With Tratta, IVR analytics is not separate from operations. It is used to identify where recovery is lost and adjust workflows so more interactions end in completed payments. Onboarding is structured to get agencies live quickly, with guided setup and integrations aligned to existing systems.

Conclusion

IVR analytics can either expose inefficiencies or quietly reinforce them. When metrics are tracked without action, gaps persist. Callers drop off, payments remain incomplete, and recovery potential is lost without clear visibility. This leads to higher operational costs, lower liquidation rates, and missed opportunities from high-intent interactions.

Tratta addresses this by embedding analytics directly into IVR workflows, so performance is not just monitored but continuously improved. With real-time visibility, compliant call flows, and built-in payment capabilities, it enables agencies to turn every interaction into a measurable recovery outcome.

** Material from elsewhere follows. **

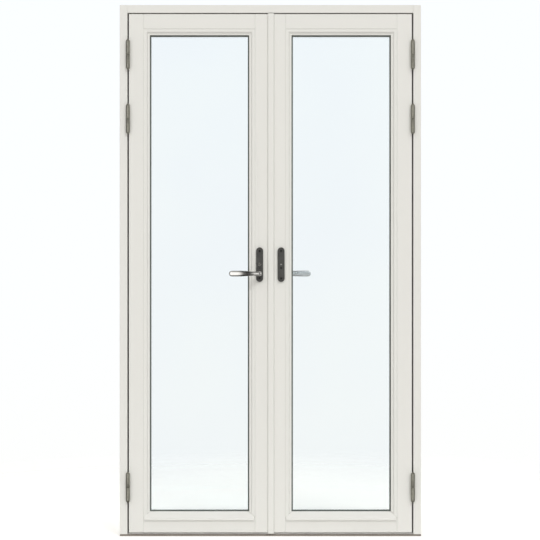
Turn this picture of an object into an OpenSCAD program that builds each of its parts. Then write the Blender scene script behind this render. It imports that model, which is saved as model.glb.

Start turning your IVR into a performance-driven recovery channel. Get started with Tratta today.

Frequently Asked Questions

1. How should collection agencies benchmark IVR performance?

Agencies should benchmark IVR performance against their own portfolio trends, such as abandonment rates, payment conversion, and completion rates over time. Consistent improvement within the same account mix is more reliable than external comparisons.

2. Can IVR analytics help reduce compliance risk in debt collection?

IVR data can highlight where disclosures lead to drop-offs or where callers fail to proceed after key compliance steps. This helps agencies adjust flows to meet regulatory requirements without disrupting payment completion.

3. What causes high IVR payment drop-off rates in collections?

Common causes include long menu paths, repeated authentication failures, unclear payment instructions, or friction during payment entry. IVR analytics helps identify exactly where these drop-offs occur.

4. How can IVR reduce agent workload in collection agencies?

By handling routine actions such as payments, balance inquiries, and basic account access, IVR reduces the number of calls that require agent involvement. This allows agents to focus on more complex or high-value accounts.

5. How do IVR analytics metrics help improve recovery?

These metrics show where callers exit, fail to complete actions, or repeat interactions. Addressing these gaps helps convert more inbound calls into completed payments and reduces missed recovery opportunities.